* What you need to do
Take from the listing each line that has the string "Blender".

>> START The data

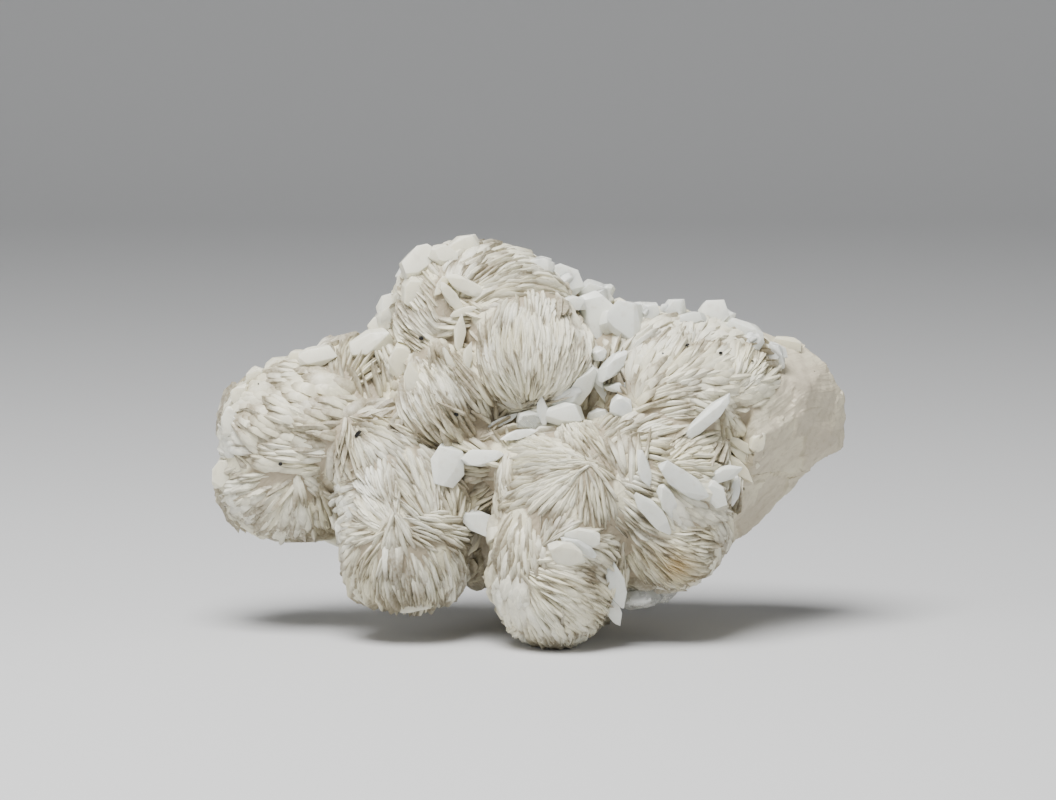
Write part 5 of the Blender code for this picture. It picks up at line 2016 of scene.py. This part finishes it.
def held_in(mass: Mass, seats: Seats, blades: Surface, limit: float = 2.6) -> tuple[Seats, Surface]:
    """Leave out blades that would stand too far out of the mass.

    Args:
        mass: The grown mass.
        seats: Where the blades stand.
        blades: The blades.
        limit: How far out a corner may be, in millimetres.

    Returns:
        The seats and blades that stay.
    """
    out = mass.distance(blades.corners.reshape(-1, 3)).reshape(blades.corners.shape[:2])
    kept = out.max(axis=1) < limit
    marks = {name: values[kept] for name, values in blades.marks.items()}
    return seats.only(kept), Surface(blades.corners[kept], blades.triangles, marks)


BLADE_PIECES = {
    "rosettes_far_left": ("far_left", "low_left", "saddle"),
    "rosettes_left": ("shoulder", "left_foot", "left_toe"),
    "rosettes_top": ("crown", "crown_left", "ridge"),
    "rosettes_middle": ("centre", "upper_left", "heart", "pit_wall"),
    "rosettes_front": ("front", "front_top"),
    "rosettes_right": ("right", "right_low", "right_top"),
    "broken_plates": ("",),
}


def main() -> None:
    """Build the cluster's looks in order."""
    logging.basicConfig(level=logging.INFO, format="%(name)s: %(message)s")
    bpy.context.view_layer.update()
    Studio().build()
    palette = Palette()
    effects = Effects(crevice_effect(), streak_effect(), speck_effect())
    growth = Growth()
    rock = Rock(growth.mass).build()
    seats = growth.seats()
    LOG.info("%d blades in %d sheaves", len(seats.point), len(growth.bundles))
    seats = merged([seats, Slabs().seats(rock, growth)])
    blades = BladeMesh().build(seats, growth)
    seats, blades = held_in(growth.mass, seats, blades)
    blade_material = BladeFinish(palette, effects).material()
    lobe_of = np.array([bundle.lobe for bundle in growth.bundles])[seats.bundle]
    for name, lobes in BLADE_PIECES.items():
        place_piece(blades.flat(np.isin(lobe_of, lobes)).piece(name, BLADE_SHARP), blade_material)
    place_piece(rock.piece("massive_barite", ROCK_SHARP), RockFinish(palette, effects).material())
    crystals = CrystalMesh(growth.mass)
    milky = CrystalFinish(palette).material()
    clear = ClearFinish(palette).material()
    grain = GrainFinish(palette).material()
    place_piece(crystals.build(PLATES).piece("single_plates", CRYSTAL_SHARP), milky)
    place_piece(crystals.build(BLOCKS, HIDDEN_BLOCKS).piece("blocky_crystals", CRYSTAL_SHARP), milky)
    place_piece(crystals.build(CLEAR_CRYSTALS).piece("clear_crystals", CRYSTAL_SHARP), clear)
    place_piece(crystals.build(DARK_GRAINS).piece("dark_grains", CRYSTAL_SHARP), grain)


if __name__ == "__main__":
    main()
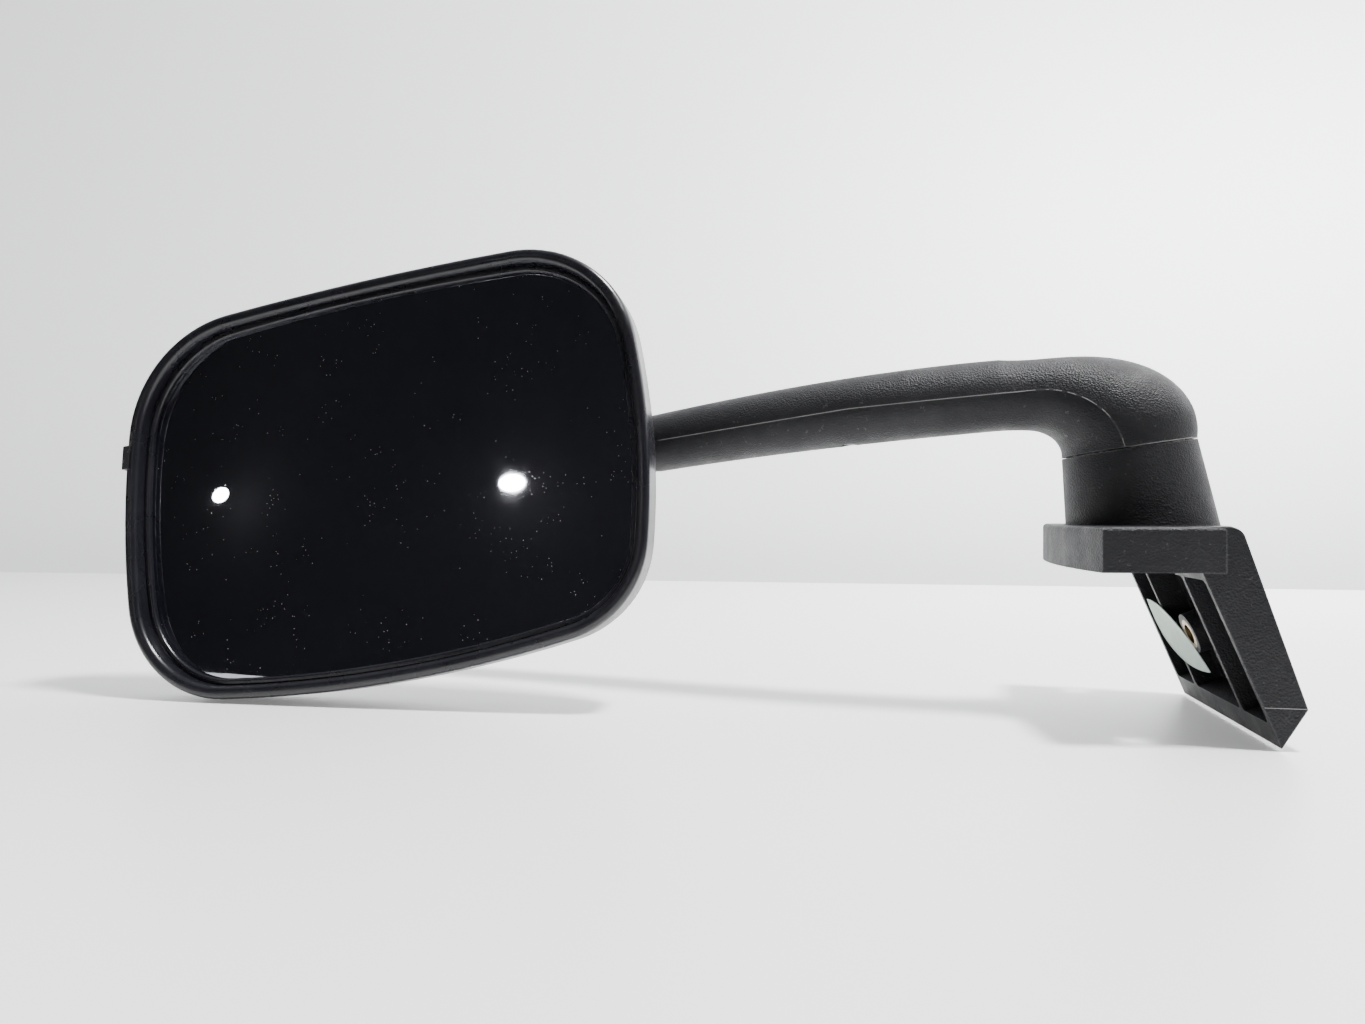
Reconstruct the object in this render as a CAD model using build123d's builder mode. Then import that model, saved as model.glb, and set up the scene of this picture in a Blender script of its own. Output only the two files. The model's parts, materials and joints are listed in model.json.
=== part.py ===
"""Vehicle arm mirror: ribbed L-bracket, pivoting arm and a rimmed convex mirror head on a ball joint.

Frame: +X away from the head, +Z square to the bracket plate, glass facing -Y.
The origin is the middle of the bracket's bolt pattern, on the underside of the plate.
"""
from build123d import *
import math
import os

os.makedirs("parts", exist_ok=True)

# ---------------------------------------------------------------- driving dimensions (mm)
FIT = 0.05

# bracket
BOLT_SPACING = 100.0
BOLT_HOLE_R = 5.5
PLATE_T = 16.5
PLATE_LEFT, PLATE_RIGHT = -28.0, 15.0
PLATE_LEFT_BULGE, PLATE_RIGHT_BULGE = 6.0, 16.0
EDGE_ROUND, SHOULDER_ROUND = 1.8, 5.0
LEG_SHOULDER_X = 20.2
PLATE_HALF_LEFT, PLATE_HALF_RIGHT = 61.5, 55.5
LEG_CORNER_X = 7.3
LEG_TIP_X, LEG_TIP_Z = 33.2, -61.9
LEG_HEEL_X, LEG_HEEL_Z = 41.7, -47.8
LEG_HALF = 55.0
POCKET_DEPTH = 11.0
POCKET_START, POCKET_END = 3.0, 58.0
POCKET_HALF, POCKET_ROUND = 52.5, 2.0
RIB_Y, RIB_T = 27.0, 2.5
INSERT_BOSS_R = 8.5
INSERT_R, INSERT_BORE_R, INSERT_L = 6.0, 4.0, 9.0
LABEL_LENGTH, LABEL_WIDTH, LABEL_T = 60.0, 22.0, 0.4
LABEL_DOWN, LABEL_ACROSS, LABEL_TURN = 35.0, -18.5, 64.0

# pivot
PIVOT_TILT = 8.3
SEAM_W, SEAM_GAP = 32.2, 0.5
BASE_FOOT, BASE_FOOT_R, BASE_TOP_R, BASE_WALL, BASE_ROOF_W = 8.0, 29.6, 26.0, 4.0, 24.0
HUB_R = 12.0
PIVOT_BOLT_R, PIVOT_HEAD_FLATS, PIVOT_HEAD_H = 5.0, 17.0, 6.0
BOLT_HEAD_SEAT = 8.0
BOLT_TOP_W, BOLT_END_ROUND = 64.5, 0.8
BASE_SCREW_CIRCLE, BASE_SCREW_R, BASE_SCREW_HEAD_R, BASE_SCREW_HEAD_H = 17.0, 2.0, 3.6, 3.5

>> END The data

* Task answer
Write part 5 of the Blender code for this picture. It picks up at line 2016 of scene.py. This part finishes it.
Reconstruct the object in this render as a CAD model using build123d's builder mode. Then import that model, saved as model.glb, and set up the scene of this picture in a Blender script of its own. Output only the two files. The model's parts, materials and joints are listed in model.json.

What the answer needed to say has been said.